In a poll, 37% of voters predicted the number of aviation leasing players of the size of AerCap and GECAS would increase to four by 2025, while 26% went for five or more, and 22% for three. Only 15% believe the market will stay the same, with two superpowers.

Knittel says we will see the potential for an "opportunistic trade" that could begin to close the gap.

"Once you get to be a certain size, the growth is all about opportunity," he says.

Air Lease chief executive Steve Udvar-Hazy, recalling his days at ILFC, argues that there is a crossover point that is below 1,000 aircraft "where the workload, the administrative aspects, the human resources, the people problems, can be a disproportionate utilisation of management's talent and time".
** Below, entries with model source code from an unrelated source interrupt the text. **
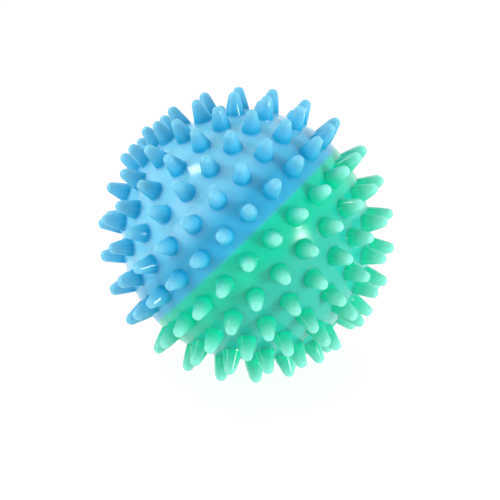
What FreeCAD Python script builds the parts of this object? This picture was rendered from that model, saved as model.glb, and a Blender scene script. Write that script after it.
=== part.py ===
import FreeCAD, Part
import math
import os

# A hollow spiked dryer ball in soft translucent vinyl, in millimetres.
#
# Two half shells, blue and green, are each moulded in one piece with their spikes. They are bonded
# at the equator by a tongue-and-groove rim. The green pole has no spike: it holds the vent, which
# a soft plug closes.
#
# The ball is laid out with the blue pole on +Z and then turned as a whole, so that it lies at rest on
# three green spike tips. The origin stays at the centre of the ball.

Vector = FreeCAD.Vector
ORIGIN = Vector(0, 0, 0)
X_AXIS = Vector(1, 0, 0)
Z_AXIS = Vector(0, 0, 1)

# Ball
TIP_TO_TIP = 70.0
TIP_R = 1.2
SKIN_R = 0.837 * TIP_TO_TIP / 2
WALL = 2.0
CAVITY_R = SKIN_R - WALL

# Spikes: a cone with a round tip, rooted inside the wall
SPIKE_ROOT_R = 2.15
SPIKE_EMBED = 0.6 * WALL
TIP_CENTRE_R = TIP_TO_TIP / 2 - TIP_R

# Rings of spikes, from the equator to the pole, the same on both halves apart from where they start
RING_PITCH = 13.7
RING_COUNTS = (24, 22, 20, 16, 11, 6)
BLUE_STARTS = (7.6, 1.6, -7.2, -2.0, -8.9, 20.0)
GREEN_STARTS = (7.0, -1.2, -8.4, -9.7, -15.0, -22.0)

# Bonded rim at the equator
RIM_WIDTH = 3.2
RIM_HEIGHT = 2.4
TONGUE_WIDTH = 1.0
TONGUE_HEIGHT = 1.2
TONGUE_MID_R = SKIN_R - 1.5

# Vent and its plug, at the green pole
BOSS_R = 4.2
BOSS_DEPTH = 4.0
VENT_R = 1.5
HEAD_R = 2.4
HEAD_SEAT_DEPTH = 0.9
HEAD_PROUD = 0.25
BARB_R = 2.0
BARB_LENGTH = 1.6
BARB_TIP_R = 1.1

# The three green spikes that the ball lies on, as (ring, number in its ring), and the way that the
# blue pole then leans, in degrees from +X towards +Y
REST_SPIKES = ((3, 11), (2, 13), (2, 14))
LEAN_HEADING = 0.0


def ring_latitude(ring):
    """Degrees from the equator, counted back from the pole."""
    return 90.0 - RING_PITCH * (len(RING_COUNTS) - ring)


def direction(latitude, longitude):
    lat = math.radians(latitude)
    lon = math.radians(longitude)
    return Vector(
        math.cos(lat) * math.cos(lon),
        math.cos(lat) * math.sin(lon),
        math.sin(lat),
    )


def spike_directions(side, starts):
    """Directions of every ring spike of one half: side is 1 for the +Z half and -1 for the -Z half."""
    found = []
    for ring, count in enumerate(RING_COUNTS):
        for number in range(count):
            found.append(spike_direction(side, starts, ring, number))
    return found


def spike_direction(side, starts, ring, number):
    longitude = starts[ring] + 360.0 * number / RING_COUNTS[ring]
    return direction(side * ring_latitude(ring), longitude)


def revolved(edges):
    """Solid of revolution about Z from a closed outline in the XZ plane."""
    return Part.Face(Part.Wire(edges)).revolve(ORIGIN, Z_AXIS, 360)


def point(x, z):
    return Vector(x, 0, z)


def line(a, b):
    return Part.LineSegment(a, b).toShape()


def polyline(points):
    return [line(a, b) for a, b in zip(points, points[1:])]


def sphere_arc(radius, start_height, end_height):
    """Arc of a circle about the origin, in the XZ plane, between two heights."""
    a = math.asin(start_height / radius)
    b = math.asin(end_height / radius)
    mid = (a + b) / 2
    ends = [point(radius * math.cos(t), radius * math.sin(t)) for t in (a, mid, b)]
    return Part.Arc(*ends).toShape()


def spike():
    """One spike along +Z, from inside the wall to its round tip."""
    reach = TIP_CENTRE_R - SKIN_R
    # The side is tangent to the tip's sphere and meets the skin at the root radius.
    taper = math.atan2(SPIKE_ROOT_R, reach) - math.asin(TIP_R / math.hypot(reach, SPIKE_ROOT_R))
    shoulder = point(TIP_R * math.cos(taper), TIP_CENTRE_R + TIP_R * math.sin(taper))
    foot_height = SKIN_R - SPIKE_EMBED
    foot = point(SPIKE_ROOT_R + SPIKE_EMBED * math.tan(taper), foot_height)
    half = (math.pi / 2 + taper) / 2
    round_mid = point(TIP_R * math.cos(half), TIP_CENTRE_R + TIP_R * math.sin(half))
    apex = point(0, TIP_CENTRE_R + TIP_R)
    edges = polyline([apex, point(0, foot_height), foot, shoulder])
    edges.append(Part.Arc(shoulder, round_mid, apex).toShape())
    return revolved(edges)


def half_shell(rim):
    """Hollow half ball above z = 0. rim lists the steps of its mating face, from the inside out."""
    rim_in = SKIN_R - RIM_WIDTH
    edges = [sphere_arc(SKIN_R, 0, SKIN_R)]
    edges.append(line(point(0, SKIN_R), point(0, CAVITY_R)))
    edges.append(sphere_arc(CAVITY_R, CAVITY_R, RIM_HEIGHT))
    cavity_edge = point(math.sqrt(CAVITY_R**2 - RIM_HEIGHT**2), RIM_HEIGHT)
    corners = [cavity_edge, point(rim_in, RIM_HEIGHT), point(rim_in, 0)]
    edges += polyline(corners + rim + [point(SKIN_R, 0)])
    return revolved(edges)


def rim_step(height):
    """Tongue (negative height) or groove (positive height) in the rim's mating face."""
    inner = TONGUE_MID_R - TONGUE_WIDTH / 2
    outer = TONGUE_MID_R + TONGUE_WIDTH / 2
    return [point(inner, 0), point(inner, height), point(outer, height), point(outer, 0)]


def with_spikes(shell, directions):
    pattern = spike()
    spikes = []
    for outward in directions:
        one = pattern.copy()
        one.Placement = FreeCAD.Placement(ORIGIN, FreeCAD.Rotation(Z_AXIS, outward))
        spikes.append(one)
    return shell.multiFuse(spikes).removeSplitter()


def vent_boss():
    """Thickening inside the green pole that grips the plug, built at the +Z pole."""
    foot = SKIN_R - BOSS_DEPTH
    return Part.makeCylinder(BOSS_R, BOSS_DEPTH - WALL / 2, point(0, foot))


def vent_hole():
    """The plug's stem hole and head recess, built at the +Z pole."""
    stem = Part.makeCylinder(VENT_R, 2 * BOSS_DEPTH, point(0, SKIN_R - 2 * BOSS_DEPTH))
    head = Part.makeCylinder(HEAD_R, 2 * WALL, point(0, SKIN_R - HEAD_SEAT_DEPTH))
    return stem.fuse(head)


def vent_plug():
    """Soft plug: low domed head, stem, and a barb behind the boss, built at the +Z pole."""
    seat = SKIN_R - HEAD_SEAT_DEPTH
    boss_foot = SKIN_R - BOSS_DEPTH
    dome_r = SKIN_R + HEAD_PROUD
    dome_edge = math.sqrt(dome_r**2 - HEAD_R**2)
    edges = [sphere_arc(dome_r, dome_r, dome_edge)]
    edges += polyline(
        [
            point(HEAD_R, dome_edge),
            point(HEAD_R, seat),
            point(VENT_R, seat),
            point(VENT_R, boss_foot),
            point(BARB_R, boss_foot),
            point(BARB_TIP_R, boss_foot - BARB_LENGTH),
            point(0, boss_foot - BARB_LENGTH),
            point(0, dome_r),
        ]
    )
    return revolved(edges)


def to_green_side(shape):
    """Turns a shape built at the +Z pole over to the -Z pole."""
    return shape.rotated(ORIGIN, X_AXIS, 180)


def blue_half_shell():
    shell = half_shell(rim_step(-TONGUE_HEIGHT))
    return with_spikes(shell, spike_directions(1, BLUE_STARTS) + [Z_AXIS])


def green_half_shell():
    shell = half_shell(rim_step(TONGUE_HEIGHT))
    shell = shell.fuse(vent_boss()).cut(vent_hole())
    return with_spikes(to_green_side(shell), spike_directions(-1, GREEN_STARTS))


def rest_rotation():
    """Turns the ball so that the three chosen spike tips share one lowest plane."""
    a, b, c = [spike_direction(-1, GREEN_STARTS, *spot) for spot in REST_SPIKES]
    down = (b - a).cross(c - a)
    if down.dot(a) < 0:
        down = down * -1
    level = FreeCAD.Rotation(down, Z_AXIS * -1)
    pole = level.multVec(Z_AXIS)
    heading = math.degrees(math.atan2(pole.y, pole.x))
    return FreeCAD.Rotation(Z_AXIS, LEAN_HEADING - heading).multiply(level)


def main():
    os.makedirs("parts", exist_ok=True)
    nodes = {
        "blue_half_shell": blue_half_shell(),
        "green_half_shell": green_half_shell(),
        "vent_plug": to_green_side(vent_plug()),
    }
    turn = FreeCAD.Placement(ORIGIN, rest_rotation())
    for name, shape in nodes.items():
        solid = shape.Solids[0]
        solid.Placement = turn.multiply(solid.Placement)
        print(name, "solids", len(shape.Solids), "valid", solid.isValid(), "mm3", round(solid.Volume, 1))
        solid.exportStep(f"parts/{name}.step")


main()
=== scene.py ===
import math

import bpy
import numpy as np
from mathutils import Matrix, Vector
from mathutils.geometry import delaunay_2d_cdt


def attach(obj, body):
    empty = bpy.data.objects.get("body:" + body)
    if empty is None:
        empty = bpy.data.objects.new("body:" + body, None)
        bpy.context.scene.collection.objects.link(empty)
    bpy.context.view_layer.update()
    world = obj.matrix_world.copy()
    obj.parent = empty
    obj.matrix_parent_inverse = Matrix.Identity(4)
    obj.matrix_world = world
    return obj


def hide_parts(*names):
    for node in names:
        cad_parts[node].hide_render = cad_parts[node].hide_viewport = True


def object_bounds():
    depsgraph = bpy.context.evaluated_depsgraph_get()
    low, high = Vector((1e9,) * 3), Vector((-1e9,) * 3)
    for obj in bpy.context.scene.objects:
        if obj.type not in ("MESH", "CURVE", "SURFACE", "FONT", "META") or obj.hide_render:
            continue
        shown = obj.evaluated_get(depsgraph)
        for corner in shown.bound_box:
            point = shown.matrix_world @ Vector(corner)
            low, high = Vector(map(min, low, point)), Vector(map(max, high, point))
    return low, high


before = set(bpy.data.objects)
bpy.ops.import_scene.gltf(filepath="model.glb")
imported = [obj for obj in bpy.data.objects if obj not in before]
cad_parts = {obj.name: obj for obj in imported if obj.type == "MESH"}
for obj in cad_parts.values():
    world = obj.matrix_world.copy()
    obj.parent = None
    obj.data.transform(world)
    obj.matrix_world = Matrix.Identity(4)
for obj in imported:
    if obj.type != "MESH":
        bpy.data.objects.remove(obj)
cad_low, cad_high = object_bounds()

# A hollow spiked dryer ball in soft translucent vinyl: a blue and a green half shell bonded at the
# equator, and a plug in the vent at the green pole. Lengths are in metres, in the frame of the CAD.
# The ball is laid out with the blue pole on +Z, and turned as the CAD is, to lie on three green tips.

MM = 0.001
TINY = 1e-9
AXIS_Z = Vector((0, 0, 1))

# Ball and spikes. A spike is a cone with a round tip, a small fillet at its root and sides that bulge
# a little.
TIP_TO_TIP = 70.0 * MM
TIP_R = 1.32 * MM
SKIN_R = 0.837 * TIP_TO_TIP / 2
WALL = 2.0 * MM
CAVITY_R = SKIN_R - WALL
SPIKE_ROOT_R = 2.3 * MM
ROOT_FILLET = 0.22 * MM
SPIKE_BULGE = 0.05 * MM
TIP_CENTRE_R = TIP_TO_TIP / 2 - TIP_R

# Rings of spikes, from the equator to the pole: degrees between rings, how many spikes each holds, and
# the longitude of its first spike
RING_PITCH = 13.7
RING_COUNTS = (24, 22, 20, 16, 11, 6)
BLUE_STARTS = (7.6, 1.6, -7.2, -2.0, -8.9, 20.0)
GREEN_STARTS = (7.0, -1.2, -8.4, -9.7, -15.0, -22.0)

# The three green spikes that the ball lies on, as (ring, number in its ring), and the way that the
# blue pole then leans, in degrees from +X towards +Y
REST_SPIKES = ((3, 11), (2, 13), (2, 14))
LEAN_HEADING = 0.0

# Bonded rim, with a rounded edge that makes the seam's fine groove
SEAM_ROUND = 0.10 * MM
SEAM_DEPTH = 0.06 * MM
RIM_WIDTH = 3.2 * MM
RIM_HEIGHT = 2.4 * MM

# Fine raised line that the mould's plates leave between two rings of the blue half
WITNESS_LATITUDE = 27.9
WITNESS_HALF_WIDTH = 0.10 * MM
WITNESS_HEIGHT = 0.05 * MM

# Vent: boss, stem hole and the recess for the plug's head
BOSS_R = 4.2 * MM
BOSS_DEPTH = 4.0 * MM
VENT_R = 1.5 * MM
HEAD_R = 2.4 * MM
HEAD_SEAT_DEPTH = 0.9 * MM
RECESS_GAP = 0.02 * MM
RECESS_CHAMFER_WIDTH = 0.12 * MM
RECESS_CHAMFER_DEPTH = 0.08 * MM

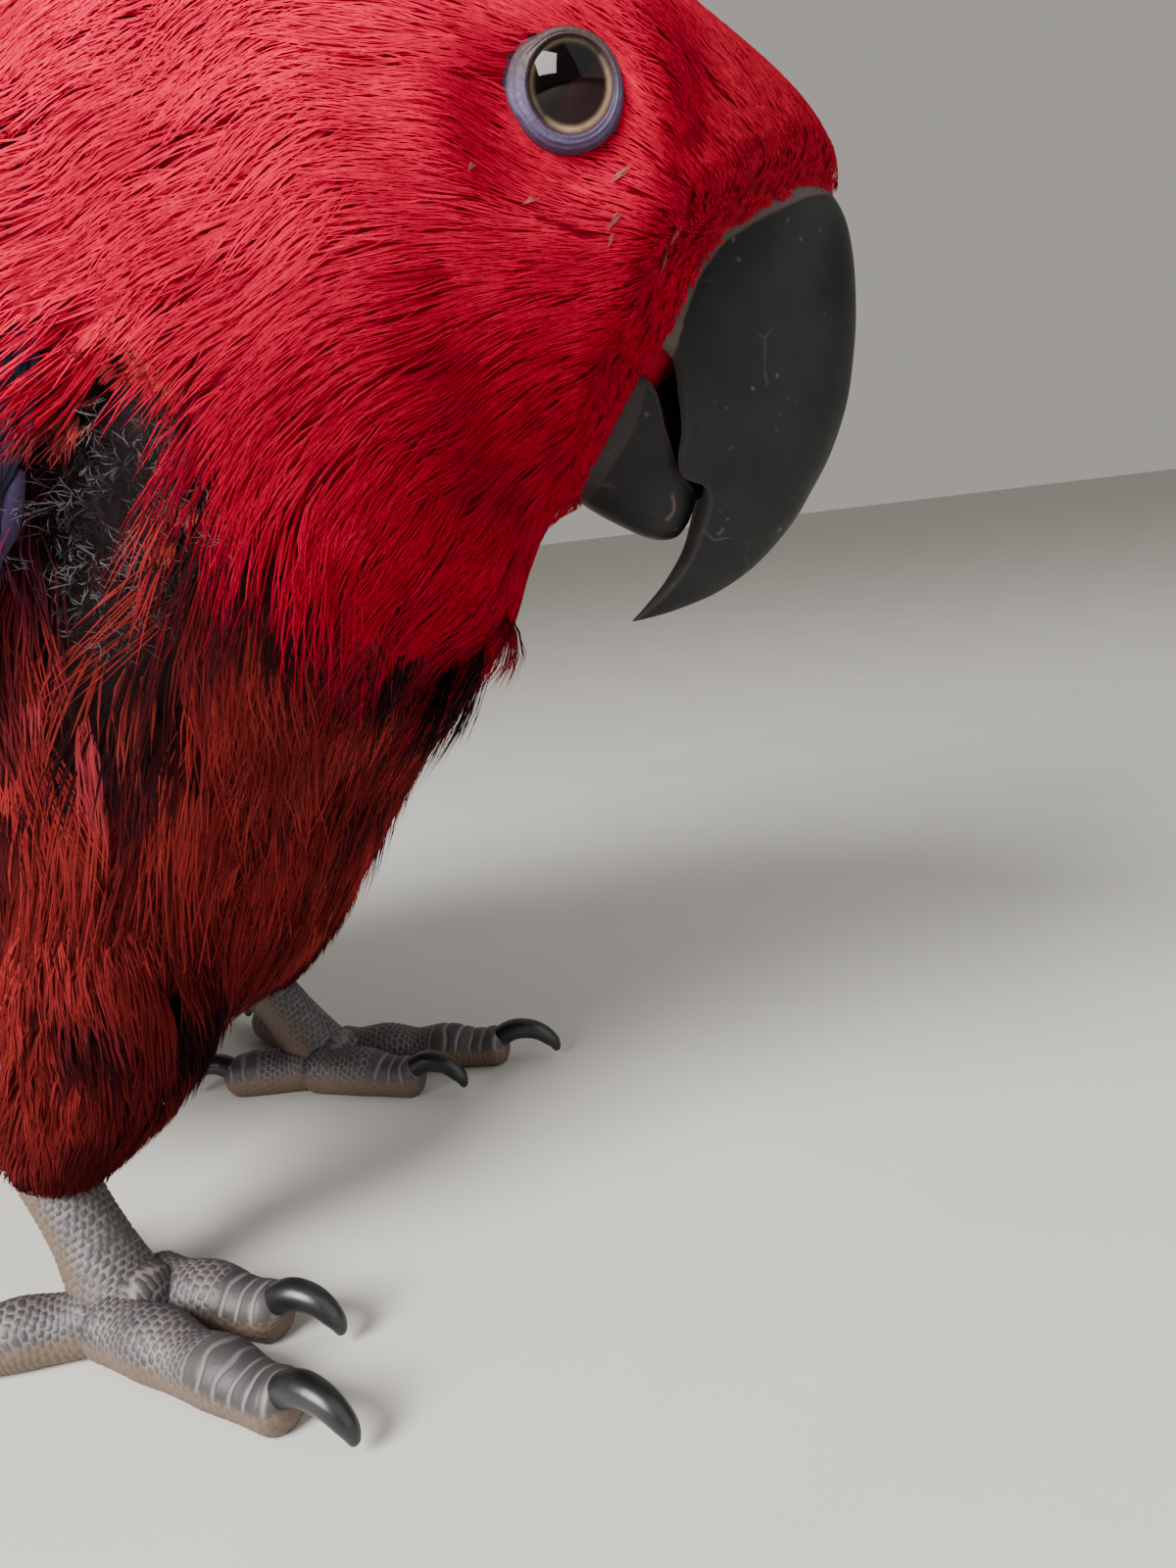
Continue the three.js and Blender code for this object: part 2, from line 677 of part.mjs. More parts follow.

He adds: "Financial size is one thing, but the number of aircraft units – as each one is like a separate child that you need to manage – is more significant than the dollar value. Once you get above 700 or 800 airplanes, you do have a lot of sleepless nights and a lot of challenges. And a higher probability that airlines are going to default and so there are a lot of things that derail your focus on the core business."

But no one can deny that the industry as a whole is growing.

Slattery recalls the "key and positive message" to institutional investors, be it equity or debt, is: there continues to be a very strong bid for well-run platforms that are strategically relevant.

"It is a growing sector in a growing industry," says a leasing source.

"Looking back: selling a large portfolio as well as another portfolio with a platform was viewed as a risky strategy," he adds, referring to AWAS.

"They seem to have achieved that hard sale. Maybe CIT could do a similar thing."

Another leasing source says: "You will also see CIT's aviation unit on a lot of people's target list, and possibly to fuel growth. GECAS is probably also something that one should consider as a potential for change, given Norm Liu's retirement and the stated intent to reposition the larger General Electric."